<from the casebook of Sy Moire, Consulting Physicist> Monday. Weather sunny, warm for this time of year. Dry, bad effects on nose and throat at wake‑up time. Bought a room humidifier Friday at Big Box — up‑scale, 4‑liter reservoir, ultrasonic but silent, WiFi‑enabled etc. Long way from the jug with boiler tube my folks used to use. WiFi’s a sneaky way to avoid building a remote control — just use the customer’s smart phone. Guess that keeps the price down.

Good news is, phone app does graphs of relative humidity against time. Had it in measure-only mode in office Monday night, baseline wobbled in the 32-36% range. Bad news is, when the device is running on Automatic it works toward a 45% target but had trouble getting near that high on its maiden effort on Saturday. Wondered, how much water would it have to send into the room to hit the target?

Start with the numbers. “45%” is forty‑five percent of what? Surely not some arbitrary maximum. Weather guy talks about relative humidity so, relative to what? Searched a little in the internet. All the sources say RH is a ratio of ratios, something over maximum something. “Something” is water vapor mass per unit volume or else water vapor mass per total gas mass in the same volume. Clouds, fog, raindrops and snowflakes don’t count. Then things get fuzzy. Some sources say the maximum is “saturation” which is just a tautology. The most precise definition says “the partial pressure of water in air over a large flat surface of pure water under laboratory conditions” <shudder>.

Doing engineer stuff here so keep it simple. Found a chart of water vapor content at 100% humidity at different temperatures. Will go with that. No surprise, the warmer the air, the more water mass it can hold before fogging up. I’m comfortable around 68°F which is 20°C. The chart says 100% saturated 20°C air holds 17.3 grams of water per cubic meter. 45% of that is 7.8 and 30% is 5.3. Need to know how many cubic meters in the office.

OK, measured the room as 10’×15′ with an 8′ ceiling. Ignore the space the furniture takes up. Total volume is 1200 cubic feet. Old Reliable says that’s 34 cubic meters. If the room’s at 100% humidity its air holds
  (34 m³)×(17.3 g/m³)
   = 588 grams of water.
At 1000 grams per liter that’s 0.588 liter or about a pint. Suppose humidifier starts when the room’s at 30% humidity. For a 15% bump to 45% the gadget has to vaporize
  (34 m³)×(17.3 g/m³)×(0.45-0.30)
   = 88 g = 88 milliliters.

Wow, that’s only about 6 tablespoons. Does that number even make sense? OK, air is about 80% N₂, molecular weight 28. The other 20% is mostly O₂, molecular weight 32. The average is near 29. Basic chem class stuff — at Earth‑typical room temp and pressure, a 22.4‑liter chunk of air has a mass near 29 grams, so office’s roomful of air would mass
  (29g/mole)×(1 mole/22.4 liters)
   ×(1000 liters/m³)×(34 m³/room)
    = 44 kilograms
The 588-gram number says that it’d get foggy in here if the moisture content ever got much above (588 g)/(44000 g) = 1.3% by mass, which sounds reasonable.

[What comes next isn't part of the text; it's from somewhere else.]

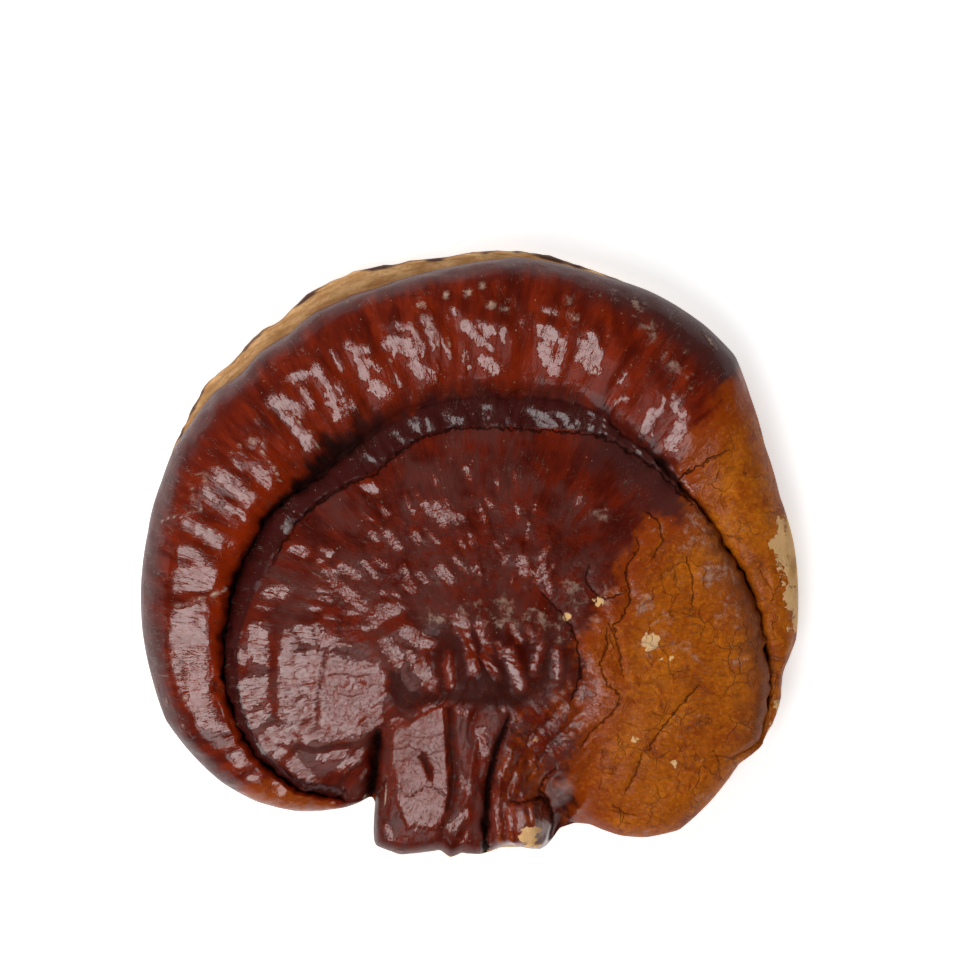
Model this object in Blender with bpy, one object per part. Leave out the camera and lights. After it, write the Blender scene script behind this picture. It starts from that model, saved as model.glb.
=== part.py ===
"""A dried reishi mushroom lying on its pore side: a fan-shaped cap with a thick outer roll, and the cut stub of
the stem that grew from its side. Cap and stem are one grown piece. Metres, +Z up, the stem towards -Y, and the
middle of the flat underside at the origin."""

import math

import bpy
import numpy as np

# Driving dimensions, in metres.
CAP_WIDTH = 0.1252
HUB_HEIGHT = 0.0216
LIP_THICKNESS = 0.0026
LIP_TOP = 0.0052
RIM_RISE = 0.0009
RIM_WIDTH = 0.0050
FOOT_INSET = 0.0100
MM = 0.001

# The share of the undercut by which the edge of the pores stays inside the roll where no lip shows.
LIP_TUCK = 0.7

# How finely the solid is divided.
SEGMENTS = 128
DENSER_FROM, DENSER_TO, DENSER_BY = 216, 304, 2.2
DISC_RINGS = 16
BAND_RINGS = 4
INNER_RINGS = 4
OUTER_RINGS = 6

# Readings of the photograph, which looks straight down: x to the right and y down, in its pixels.
CAP_WIDTH_PX = 658.0
HUB_PX = (475, 650)

# The outline seen from above, clockwise from the notch between the left lobe and the stem.
OUTLINE_PX = (
    (371, 797), (360, 802), (345, 808), (320, 812), (295, 812), (255, 802), (220, 782), (190, 753),
    (165, 720), (152, 680), (142, 630), (141, 580), (148, 530), (160, 478), (168, 452), (185, 420),
    (205, 380), (230, 362), (250, 338), (280, 318), (305, 293), (350, 270), (400, 261), (450, 254),
    (485, 249), (515, 248), (560, 257), (600, 270), (650, 290), (705, 325), (735, 355), (750, 395),
    (765, 445), (780, 495), (794, 540), (799, 590), (797, 640), (783, 672), (780, 705), (765, 738),
    (740, 762), (712, 800), (680, 830), (645, 838), (620, 836), (590, 825), (575, 824), (560, 829),
    (548, 845), (540, 849), (520, 846), (500, 847), (483, 854), (462, 852), (450, 857), (440, 849),
    (400, 854), (375, 845), (373, 835), (375, 803),
)

# The edge of the dark roll where the pale lip below it stands out further.
ROLL_EDGE_PX = (
    (157, 485), (180, 430), (200, 400), (225, 375), (250, 357), (275, 335), (300, 318), (350, 293),
    (400, 275), (450, 263), (500, 257), (550, 262), (600, 275), (650, 291),
)

# The shoulder where the disc of the cap ends, anticlockwise from the ragged end of the ring on the right.
SHOULDER_PX = (
    (744, 738), (750, 690), (744, 640), (726, 590), (712, 550), (700, 515), (675, 490), (640, 458),
    (600, 437), (525, 430), (455, 430), (412, 445), (378, 473), (325, 500), (285, 545), (258, 595),
    (243, 640), (243, 690), (262, 742), (300, 776), (346, 782),
)

# The bottom of the furrow between the disc and the outer roll, the same way round.
VALLEY_PX = (
    (757, 740), (768, 690), (763, 640), (750, 590), (725, 547), (700, 513), (680, 488), (655, 462),
    (620, 432), (590, 408), (550, 398), (500, 396), (450, 398), (410, 412), (365, 440), (325, 475),
    (280, 505), (245, 562), (228, 625), (226, 685), (250, 745), (290, 785), (335, 798), (360, 793),
)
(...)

88 milliliters ain’t much, so how come the unit used up a liter of water in just one day?

Ah-hah. Air’s not sitting still. Ventilation system continually brings in low‑humidity outside air. Plus, clients complain in the wintertime about cold drafts leaking in around the door, transom and windows. If it weren’t for air shuttling in and out, we’d use up all the oxygen in here — that isn’t happening. Wonder how to calculate that flow. Bottom line is, humidifier doesn’t moisten what’s in the room so much as it loads up what comes in dry.

Problem — evaporating water cools air, Old Reliable says 2256 kilojoules per kilogram. 88 grams won’t have much effect, but a liter/day is a kilogram/day. An hour is ¹/₂₄ of a day. ¹/₂₄ liter means 94 kilojoules per hour of cooling. Air heat capacity is 1 kilojoule/(kilogram ^oC). (94 kJ/44 kg air)=2.1 degrees per hour. Suddenly I feel chilly.

~~ Rich Olcott